Dataset content.
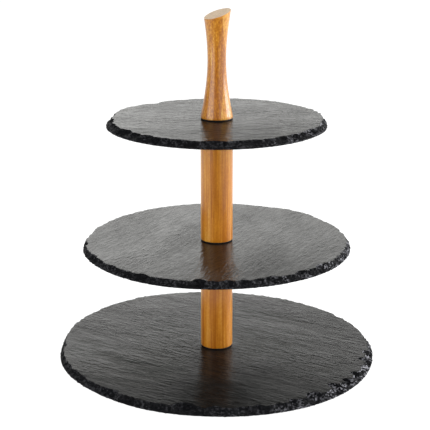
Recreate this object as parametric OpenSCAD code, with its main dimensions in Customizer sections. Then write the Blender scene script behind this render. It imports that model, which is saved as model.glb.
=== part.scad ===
// Three-tier cake stand: round slate plates clamped on a screwed bamboo column.
// The origin is on the table, at the centre of the footprint. +Z runs up the column.

/* [Plates] */
// Diameter of the bottom plate
bottom_plate_d = 300; // [260:5:340]
// Diameter of the middle plate
middle_plate_d = 250; // [210:5:255]
// Diameter of the top plate
top_plate_d = 200; // [140:5:205]
// Thickness of every plate
plate_t = 6; // [5:0.5:10]
// How far the chipped edge slopes inwards from the underside to the top face
edge_bevel = 5; // [1:0.5:8]
// Upright lip left below the sloping edge
edge_lip = 1.5; // [0.5:0.5:3]
// Clearance hole through the middle of each plate
plate_hole_d = 7; // [6.5:0.25:8]

/* [Posts] */
// Diameter of the bamboo posts
post_d = 30; // [26:1:40]
// Length of the post between the bottom and the middle plate
lower_post_h = 98; // [80:1:150]
// Length of the post between the middle and the top plate
upper_post_h = 108; // [80:1:150]
// Chamfer on the ends of the posts and on the foot of the handle
end_chamfer = 0.4; // [0.2:0.1:1]

/* [Handle] */
// Overall height of the handle, to the high side of its slanting top
handle_h = 99; // [80:0.5:130]
// Diameter at the foot of the handle
handle_foot_d = 30; // [26:1:36]
// Diameter at the narrowest place
handle_waist_d = 17; // [15:0.2:20]
// Height of the narrowest place
handle_waist_h = 54; // [40:1:60]
// Diameter at the top end
handle_top_d = 25.6; // [21:0.2:30]
// Slope of the slanting top
cut_slope = 19.5; // [0:0.5:30]
// Direction in which the slanting top rises, from +X towards +Y
cut_heading = 29; // [-180:1:180]

/* [Gaskets] */
// Outside diameter of the rubber rings between wood and slate
gasket_d = 30; // [26:0.5:40]
// Thickness of the rubber rings between wood and slate
gasket_t = 1; // [0.5:0.25:2]
// Thickness of the rubber washer under the bottom plate
base_gasket_t = 0.5; // [0.5:0.25:1]

/* [Fasteners] */
// Length of stud that stands in the threaded insert above it
engagement = 12; // [8:1:14]
// Depth that each stud is driven into the post below it
stud_depth = 20; // [12:1:30]
// Length of the threaded inserts
insert_h = 15; // [14:1:18]
// Outside diameter of the threaded inserts
insert_d = 10; // [9:0.5:11]
// Length of the screw under the bottom plate, from below its head
base_screw_l = 20; // [18:1:24]

/* [Feet] */
// Diameter of each foot where it is stuck to the plate
foot_d = 16; // [10:1:20]
// Height of the feet
foot_h = 5; // [4.5:0.5:8]
// Distance from the rim of the bottom plate in to the centre of a foot
foot_inset = 35; // [15:5:60]

/* [Hidden] */
$fn = 96;

// M6 hardware
thread_d = 6;
thread_clearance = 0.05;
thread_lead_in = 0.8;
insert_flange_d = 13;
insert_flange_t = 1;
insert_groove_depth = 0.4;
insert_groove_h = 1.2;
insert_groove_count = 3;
groove_cutter_margin = 1;
socket_wrench = 4;
socket_depth = 1.4;
screw_head_d = 12;
screw_head_h = 2;
washer_d = 18;
washer_hole_d = 6.4;
washer_t = 1;
base_gasket_d = 20;
gasket_hole_d = 8;
drill_extra = 3;
cut = 0.01;

// Heights of the stack, from the table up
bottom_plate_z = foot_h;
lower_post_z = bottom_plate_z + plate_t + gasket_t;
lower_post_top = lower_post_z + lower_post_h;
middle_plate_z = lower_post_top + gasket_t;
upper_post_z = middle_plate_z + plate_t + gasket_t;
upper_post_top = upper_post_z + upper_post_h;
top_plate_z = upper_post_top + gasket_t;
handle_z = top_plate_z + plate_t + gasket_t;
base_washer_z = bottom_plate_z - base_gasket_t - washer_t;

// Length of stud above the post that holds it: ring, plate, ring and thread engagement
stud_reach = 2 * gasket_t + plate_t + engagement;

// Turning of the handle
profile_steps = 12;
handle_axis_h = handle_h - tan(cut_slope) * handle_top_d / 2;

// Feet: small domed pads on a circle, one in each quarter
foot_circle_r = bottom_plate_d / 2 - foot_inset;
foot_edge_r = 1.5;
foot_edge_steps = 4;

slate_colour = [0.16, 0.16, 0.17];
bamboo_colour = [0.78, 0.56, 0.30];
rubber_colour = [0.05, 0.05, 0.05];
brass_colour = [0.80, 0.65, 0.30];
steel_colour = [0.70, 0.71, 0.72];

// Radius of the handle at height h: two quarter cosine sweeps that meet at the waist
function sweep(t) = 1 - cos(90 * t);
function handle_r(h) =
    h < handle_waist_h
        ? handle_waist_d / 2
            + (handle_foot_d - handle_waist_d) / 2 * sweep(1 - h / handle_waist_h)
        : handle_waist_d / 2
            + (handle_top_d - handle_waist_d) / 2
            * sweep((h - handle_waist_h) / (handle_h - handle_waist_h));

// A round slate with a drilled middle and an edge that is dressed to a slope
module slate_plate(d) {
    color(slate_colour)
    rotate_extrude()
    polygon([
        [plate_hole_d / 2, 0],
        [d / 2, 0],
        [d / 2, edge_lip],
        [d / 2 - edge_bevel, plate_t],
        [plate_hole_d / 2, plate_t]
    ]);
}

// A flat ring
module ring(outer_d, hole_d, t) {
    difference() {
        cylinder(d = outer_d, h = t);
        translate([0, 0, -cut])
        cylinder(d = hole_d, h = t + 2 * cut);
    }
}

module wood_gasket() {
    color(rubber_colour)
    ring(gasket_d, gasket_hole_d, gasket_t);
}

// The hole that takes a threaded insert, open at z = 0, with the tip of the stud's way above it
module insert_pocket() {
    translate([0, 0, -cut])
    cylinder(d = insert_d, h = insert_h + drill_extra + cut);
    translate([0, 0, -cut])
    cylinder(d = insert_flange_d, h = insert_flange_t + cut);
}

// A post: a chamfered rod with an insert pocket below and a stud hole above
module post(h) {
    color(bamboo_colour)
    difference() {
        rotate_extrude()
        polygon([
            [0, 0],
            [post_d / 2 - end_chamfer, 0],
            [post_d / 2, end_chamfer],
            [post_d / 2, h - end_chamfer],
            [post_d / 2 - end_chamfer, h],
            [0, h]
        ]);
        insert_pocket();
        translate([0, 0, h - stud_depth])
        cylinder(d = thread_d, h = stud_depth + cut);
    }
}

// The turned handle, waisted for the fingers and cut off at a slant
module turned_handle() {
    waist_part = [
        for (i = [1 : profile_steps])
            let (h = end_chamfer + (handle_waist_h - end_chamfer) * i / profile_steps)
            [handle_r(h), h]
    ];
    flare_part = [
        for (i = [1 : profile_steps])
            let (h = handle_waist_h + (handle_h - handle_waist_h) * i / profile_steps)
            [handle_r(h), h]
    ];
    color(bamboo_colour)
    difference() {
        rotate_extrude()
        polygon(concat(
            [[0, 0], [handle_foot_d / 2 - end_chamfer, 0]],
            [[handle_r(end_chamfer), end_chamfer]],
            waist_part,
            flare_part,
            [[0, handle_h]]
        ));
        insert_pocket();
        translate([0, 0, handle_axis_h])
        rotate([0, 0, cut_heading])
        rotate([0, -cut_slope, 0])
        translate([-handle_h / 2, -handle_h / 2, 0])
        cube(handle_h);
    }
}

// A flanged brass insert, grooved outside so that it holds in the wood
module threaded_insert() {
    color(brass_colour)
    difference() {
        union() {
            cylinder(d = insert_d, h = insert_h);
            cylinder(d = insert_flange_d, h = insert_flange_t);
        }
        translate([0, 0, -cut])
        cylinder(d = thread_d + 2 * thread_clearance, h = insert_h + 2 * cut);
        for (i = [1 : insert_groove_count])
            translate([0, 0, insert_flange_t + i * insert_h / (insert_groove_count + 2)])
            ring(
                insert_d + groove_cutter_margin,
                insert_d - 2 * insert_groove_depth,
                insert_groove_h
            );
    }
}

// A stud from its driven end, at z = 0, to a chamfered tip; its lower end is pointed
module stud() {
    point_h = thread_d;
    stud_l = stud_depth + stud_reach;
    color(steel_colour)
    rotate_extrude()
    polygon([
        [0, 0],
        [thread_d / 2, point_h],
        [thread_d / 2, stud_l - thread_lead_in],
        [thread_d / 2 - thread_lead_in, stud_l],
        [0, stud_l]
    ]);
}

// A low-headed screw with a hexagon socket; z = 0 is the underside of its head
module socket_screw() {
    color(steel_colour)
    difference() {
        union() {
            rotate_extrude()
            polygon([
                [0, screw_head_h - cut],
                [thread_d / 2, screw_head_h - cut],
                [thread_d / 2, screw_head_h + base_screw_l - thread_lead_in],
                [thread_d / 2 - thread_lead_in, screw_head_h + base_screw_l],
                [0, screw_head_h + base_screw_l]
            ]);
            rotate_extrude()
            polygon([
                [0, 0],
                [screw_head_d / 2 - end_chamfer, 0],
                [screw_head_d / 2, end_chamfer],
                [screw_head_d / 2, screw_head_h],
                [0, screw_head_h]
            ]);
        }
        translate([0, 0, -cut])
        cylinder(d = socket_wrench / cos(30), h = socket_depth + cut, $fn = 6);
    }
}

// A round rubber pad with a rounded lower edge
module foot(side_x, side_y) {
    edge = [
        for (i = [0 : foot_edge_steps])
            let (a = 90 * i / foot_edge_steps)
            [foot_d / 2 - foot_edge_r * (1 - sin(a)), foot_edge_r * (1 - cos(a))]
    ];
    color(rubber_colour)
    translate([side_x * foot_circle_r / sqrt(2), side_y * foot_circle_r / sqrt(2), 0])
    rotate_extrude()
    polygon(concat([[0, 0]], edge, [[foot_d / 2, foot_h], [0, foot_h]]));
}

module bottom_plate() {
    translate([0, 0, bottom_plate_z])
    slate_plate(bottom_plate_d);
}

module middle_plate() {
    translate([0, 0, middle_plate_z])
    slate_plate(middle_plate_d);
}

module top_plate() {
    translate([0, 0, top_plate_z])
    slate_plate(top_plate_d);
}

module lower_post() {
    translate([0, 0, lower_post_z])
    post(lower_post_h);
}

module upper_post() {
    translate([0, 0, upper_post_z])
    post(upper_post_h);
}

module handle() {
    translate([0, 0, handle_z])
    turned_handle();
}

module lower_post_gasket() {
    translate([0, 0, lower_post_z - gasket_t])
    wood_gasket();
}

module middle_plate_seat_gasket() {
    translate([0, 0, lower_post_top])
    wood_gasket();
}

module upper_post_gasket() {
    translate([0, 0, upper_post_z - gasket_t])
    wood_gasket();
}

module top_plate_seat_gasket() {
    translate([0, 0, upper_post_top])
    wood_gasket();
}

module handle_gasket() {
    translate([0, 0, handle_z - gasket_t])
    wood_gasket();
}

module lower_post_insert() {
    translate([0, 0, lower_post_z])
    threaded_insert();
}

module upper_post_insert() {
    translate([0, 0, upper_post_z])
    threaded_insert();
}

module handle_insert() {
    translate([0, 0, handle_z])
    threaded_insert();
}

module lower_post_stud() {
    translate([0, 0, lower_post_top - stud_depth])
    stud();
}

module upper_post_stud() {
    translate([0, 0, upper_post_top - stud_depth])
    stud();
}

module base_screw() {
    translate([0, 0, base_washer_z - screw_head_h])
    socket_screw();
}

module base_washer() {
    color(steel_colour)
    translate([0, 0, base_washer_z])
    ring(washer_d, washer_hole_d, washer_t);
}

module base_washer_gasket() {
    color(rubber_colour)
    translate([0, 0, bottom_plate_z - base_gasket_t])
    ring(base_gasket_d, plate_hole_d, base_gasket_t);
}

bottom_plate();
middle_plate();
top_plate();
lower_post();
upper_post();
handle();
lower_post_gasket();
middle_plate_seat_gasket();
upper_post_gasket();
top_plate_seat_gasket();
handle_gasket();
lower_post_insert();
upper_post_insert();
handle_insert();
lower_post_stud();
upper_post_stud();
base_screw();
base_washer();
base_washer_gasket();
foot(-1, -1);  // foot_front_left
foot(1, -1);  // foot_front_right
foot(-1, 1);  // foot_back_left
foot(1, 1);  // foot_back_right
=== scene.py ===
"""Three-tier cake stand: chipped slate plates clamped on a screwed bamboo column."""
import math
import random

import bpy
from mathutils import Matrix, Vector, noise


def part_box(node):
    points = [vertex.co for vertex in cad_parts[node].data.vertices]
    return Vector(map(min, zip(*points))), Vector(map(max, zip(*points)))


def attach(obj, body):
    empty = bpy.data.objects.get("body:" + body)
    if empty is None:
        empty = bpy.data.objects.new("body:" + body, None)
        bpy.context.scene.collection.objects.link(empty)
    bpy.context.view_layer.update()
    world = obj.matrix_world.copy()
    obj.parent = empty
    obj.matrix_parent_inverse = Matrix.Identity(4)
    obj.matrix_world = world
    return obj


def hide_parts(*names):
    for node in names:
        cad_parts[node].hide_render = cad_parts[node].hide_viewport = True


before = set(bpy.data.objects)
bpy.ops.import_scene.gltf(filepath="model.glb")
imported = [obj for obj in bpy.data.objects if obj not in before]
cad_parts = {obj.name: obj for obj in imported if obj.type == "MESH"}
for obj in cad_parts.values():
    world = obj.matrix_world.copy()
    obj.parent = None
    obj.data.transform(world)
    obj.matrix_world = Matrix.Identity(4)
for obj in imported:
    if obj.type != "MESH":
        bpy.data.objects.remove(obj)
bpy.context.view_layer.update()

MM = 0.001
TAU = 2 * math.pi


# ---------------------------------------------------------------- small helpers

def smoothstep(low, high, value):
    """0 below low, 1 above high, and a smooth rise between them."""
    t = min(1.0, max(0.0, (value - low) / (high - low)))
    return t * t * (3 - 2 * t)


def lerp(a, b, t):
    return a + (b - a) * t


def arc(centre_r, centre_z, radius, start, end, steps):
    """Profile points (r, z) on an arc, from start to end degrees."""
    points = []
    for i in range(steps + 1):
        angle = math.radians(lerp(start, end, i / steps))
        points.append((centre_r + radius * math.cos(angle), centre_z + radius * math.sin(angle)))
    return points


def new_piece(name, verts, faces, materials, body, nodes, face_slots=None, flat_slots=()):
    """A mesh object that rides on a body and stands for CAD nodes."""
    mesh = bpy.data.meshes.new(name)
    mesh.from_pydata(verts, [], faces)
    for material in materials:
        mesh.materials.append(material)
    smooth = [True] * len(faces)
    if face_slots is not None:
        mesh.polygons.foreach_set("material_index", face_slots)
        smooth = [s not in flat_slots for s in face_slots]
    mesh.polygons.foreach_set("use_smooth", smooth)
    piece = bpy.data.objects.new(name, mesh)
    bpy.context.scene.collection.objects.link(piece)
    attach(piece, body)
    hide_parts(*nodes)
    return piece


def join_rings(rings, segments, closed):
    """Faces between rings of vertex numbers. A ring of one number is a pole on the axis."""
    faces = []
    pairs = list(zip(rings, rings[1:]))
    if closed:
        pairs.append((rings[-1], rings[0]))
    for lower, upper in pairs:
        for j in range(segments):
            k = (j + 1) % segments
            if len(lower) == 1:
                faces.append((lower[0], upper[k], upper[j]))
            elif len(upper) == 1:
                faces.append((lower[j], lower[k], upper[0]))
            else:
                faces.append((lower[j], lower[k], upper[k], upper[j]))
    return faces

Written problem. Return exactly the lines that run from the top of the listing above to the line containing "up the column.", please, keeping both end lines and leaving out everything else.

Correct result.
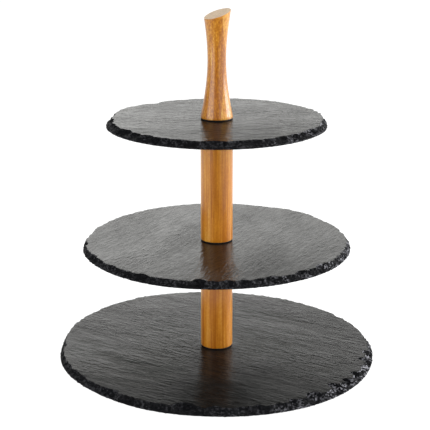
Recreate this object as parametric OpenSCAD code, with its main dimensions in Customizer sections. Then write the Blender scene script behind this render. It imports that model, which is saved as model.glb.
=== part.scad ===
// Three-tier cake stand: round slate plates clamped on a screwed bamboo column.
// The origin is on the table, at the centre of the footprint. +Z runs up the column.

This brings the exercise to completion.